Before you get into a "You say people react predictably, then that they react differently." argument let me clarify.

Tyson vs Cup of Tea, is a decision, one or the other. We use our brains to weigh up the relative merits of both and then make the decision sensibly or adventurously depending on who we are. When I talk about instinct I mean open ended decisions that can have hundreds of consequences. Lets go back to mother with threatened child.

Does the mother attack the threat, protect the child, take the child and run, try and make herself look threatening, stand between the threat and the child or simply run away and leave the child.

Whereas the last decision, one or two, I could call maybe fifty percent of the time, I could call this one maybe seventy five percent of the time depending on the situation. So could you. If the family were animals I could call it a hundred percent.
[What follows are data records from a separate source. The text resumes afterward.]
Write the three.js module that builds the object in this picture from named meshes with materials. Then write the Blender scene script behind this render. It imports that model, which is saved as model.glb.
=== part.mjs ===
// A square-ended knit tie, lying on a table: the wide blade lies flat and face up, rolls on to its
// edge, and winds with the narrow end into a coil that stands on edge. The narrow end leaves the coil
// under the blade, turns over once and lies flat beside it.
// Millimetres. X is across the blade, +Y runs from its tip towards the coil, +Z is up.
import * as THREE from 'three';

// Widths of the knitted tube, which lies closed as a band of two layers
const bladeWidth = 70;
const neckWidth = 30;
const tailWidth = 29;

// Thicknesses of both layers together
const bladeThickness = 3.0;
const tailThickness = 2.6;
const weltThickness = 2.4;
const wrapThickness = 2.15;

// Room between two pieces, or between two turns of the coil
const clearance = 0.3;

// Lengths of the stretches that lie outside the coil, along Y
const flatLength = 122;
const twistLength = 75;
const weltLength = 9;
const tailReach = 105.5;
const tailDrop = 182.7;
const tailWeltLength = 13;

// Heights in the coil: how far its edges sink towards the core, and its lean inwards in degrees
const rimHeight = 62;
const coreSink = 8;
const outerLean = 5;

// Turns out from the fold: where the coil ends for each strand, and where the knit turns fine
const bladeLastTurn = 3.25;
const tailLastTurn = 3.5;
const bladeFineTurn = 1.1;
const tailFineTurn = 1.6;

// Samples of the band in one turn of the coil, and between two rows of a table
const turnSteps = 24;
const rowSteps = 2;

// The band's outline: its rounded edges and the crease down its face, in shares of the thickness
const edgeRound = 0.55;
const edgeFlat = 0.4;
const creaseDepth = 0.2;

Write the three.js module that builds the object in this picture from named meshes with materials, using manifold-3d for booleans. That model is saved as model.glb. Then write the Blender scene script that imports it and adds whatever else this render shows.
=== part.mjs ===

Do you see how I mean about predictability and instinct. I can go to XS almost any night and could pick the fights. It's part of human nature, summing up danger and whether to avoid it or get involved. Bouncers have to do this all the time. If humans didn't want to fight, they wouldn't. How do you explain boxing, wrestling, all these other "safe" forms of violence? People hate to sit around and debate, they hate to lose what they see as theirs, they hate to be disaffected, they hate to not feel safe. When this happens, anger turns into violence.

9:23 pm  
Blogger Piers said...

Dear Friend, thanks for the reply - very thought provoking. I think I'll deal with the many issues you raise individually in posts on my blog when I haven't got anything else to write about, which is most of the time.

Cheers
Piers

P.S. Please don't 'punch anyone's head in', it could be me.